On the shelf at my local chain drugstore, nestled between the desensitizing ejaculation-delaying product Mandelay and a pleasure-enhancing female condom, sits a DNA paternity test — “for the alleged father, mother and child.” For $19.99. Heartwarming stuff, just in time for Father’s Day.
The creams and gels meant to enhance or tame arousal, facilitate or prevent conception, don’t bother me. If someone is willing to drive to a drugstore far from home, where he or she isn’t a familiar face to the clerks, and buy one of these products, more power to him or her. It’s good these items are easily available. Some people might even be willing to buy them from the friendly gals who regularly sell them toilet paper and milk.
That DNA test, though, is another story. When ya gotta know, ya gotta know, I suppose. And I guess it’s good that Joe Q Public can take his saliva into his own hands and find out if he’s a father or merely alleged, without having to subject himself to a clinic or hospital and red tape.
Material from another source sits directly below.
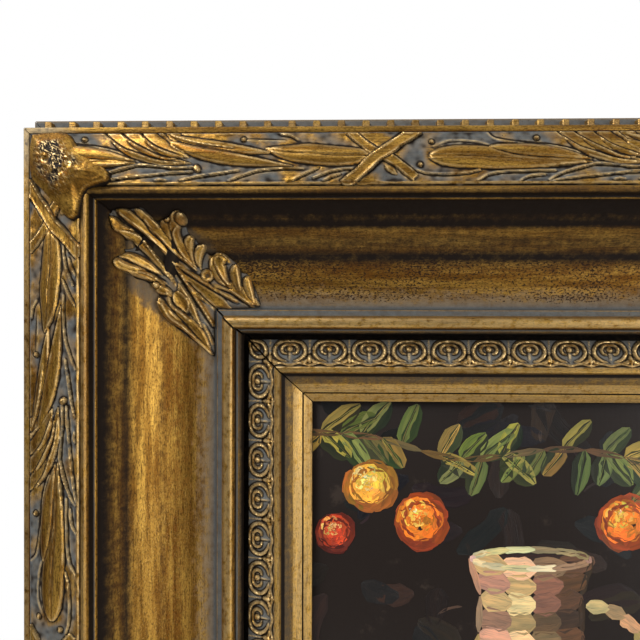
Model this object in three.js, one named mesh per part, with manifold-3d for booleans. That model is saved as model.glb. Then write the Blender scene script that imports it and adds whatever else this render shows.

It’s a sad commentary on the American family and culture, however, when the paternity of so many “alleged” children is in doubt that mainstream retailers carry products to determine it.
The box bears an abstract, sweepy drawing of a woman happily lifting a baby into the air.
I don’t want to think about the conversations surrounding the purchase, the sample-taking, the waiting for results. The mistrust. The eagerness, fears, anxiety. Regardless of the outcome, does any of it spell happy, wanted, nurtured baby? Stable environment? Maybe?